While implementing the two programs seemed like a big task, the initial prep work was worth it.

"The ISO preparation can seem, at times, as if it's adding complexity, but the end result is a streamlined system with increased efficiency across the board," McDonald added. "We get a similar result from our Bigfoot CMMS system. We had to asset-number every piece of equipment we use, down to tape measurers and air-conditioning units. Anything that needs maintenance, replacement, inspection, cleaning and calibration now has maintenance scheduled on Bigfoot CMMS."

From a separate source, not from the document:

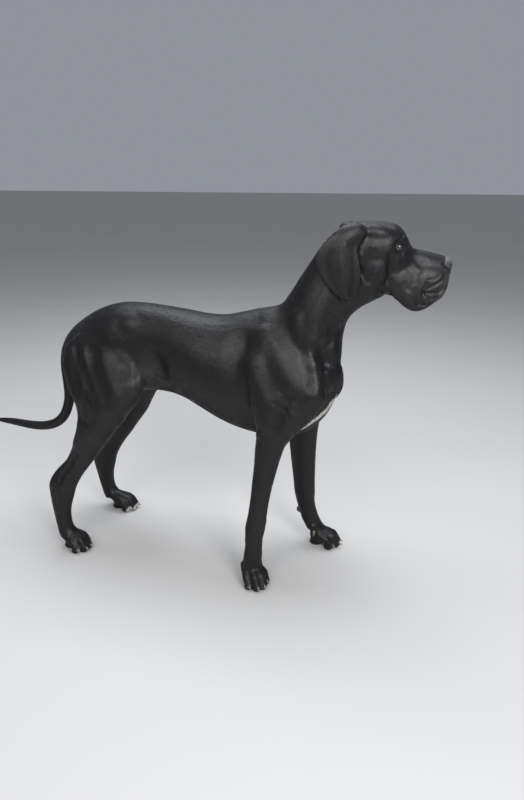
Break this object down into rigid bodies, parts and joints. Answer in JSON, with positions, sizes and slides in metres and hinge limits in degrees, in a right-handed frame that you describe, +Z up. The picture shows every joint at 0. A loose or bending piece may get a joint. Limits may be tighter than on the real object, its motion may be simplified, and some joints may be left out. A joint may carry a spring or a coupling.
{
  "type": "great dane",
  "caption": "Standing great dane, life size, as a still model: sleek black short-coated dog with drop ears, deep chest and long hanging tail.",
  "frame": {"origin": "middle of the bounding box, on the floor under the feet", "axes": "+X from tail to head, +Y to the animal's left, +Z up"},
  "size_m": [1.3862, 0.3456, 0.9941],
  "materials": {
    "coat": "short black hair lying flat, with a low silky sheen",
    "nose": "damp pebbled nose leather",
    "eye": "wet clear eyeball over a brown iris",
    "claw": "pale worn horn"
  },
  "bodies": {
    "root": {"chest": "coat", "head": "coat", "neck": "coat", "muzzle": "coat", "lower_jaw": "coat", "loin": "coat", "rump": "coat", "tail_root": "coat", "tail_bend": "coat", "tail_end": "coat", "nose": "nose", "shoulder_right": "coat", "forearm_right": "coat", "fore_pastern_right": "coat", "fore_paw_right": "coat", "thigh_right": "coat", "gaskin_right": "coat", "hock_right": "coat", "hind_paw_right": "coat", "ear_right": "coat", "eye_right": "eye", "fore_claw_1_right": "claw", "fore_claw_2_right": "claw", "fore_claw_3_right": "claw", "fore_claw_4_right": "claw", "hind_claw_1_right": "claw", "hind_claw_2_right": "claw", "hind_claw_3_right": "claw", "hind_claw_4_right": "claw", "fore_claw_thumb_right": "claw", "shoulder_left": "coat", "forearm_left": "coat", "fore_pastern_left": "coat", "fore_paw_left": "coat", "thigh_left": "coat", "gaskin_left": "coat", "hock_left": "coat", "hind_paw_left": "coat", "ear_left": "coat", "eye_left": "eye", "fore_claw_1_left": "claw", "fore_claw_2_left": "claw", "fore_claw_3_left": "claw", "fore_claw_4_left": "claw", "hind_claw_1_left": "claw", "hind_claw_2_left": "claw", "hind_claw_3_left": "claw", "hind_claw_4_left": "claw", "fore_claw_thumb_left": "claw"}
  },
  "joints": []
}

MMP also uses CMMS for work orders, repair requests and PM scheduling. Its team generates about 2,400 work orders for PMs a year. This has allowed the company to reduce unforeseen repairs to about 20 percent of its previous workload.

PM Efficiencies Boost Uptime

With 15 seats to serve each department and a hierarchy of requestors, MMP has eliminated interruptions from ad-hoc requests. Now, the maintenance staff is more efficient.

"Once the PM calendar was set up, we were able to increase maintenance department productivity by being better able to distribute PMs more evenly," McDonald said.

The CMMS prioritizes high-value machine PMs so MMP can stay ahead of breakdowns. This is where the biggest improvement has been seen.

"With our PM program, we now average 99.6 percent uptime on our production equipment," McDonald noted.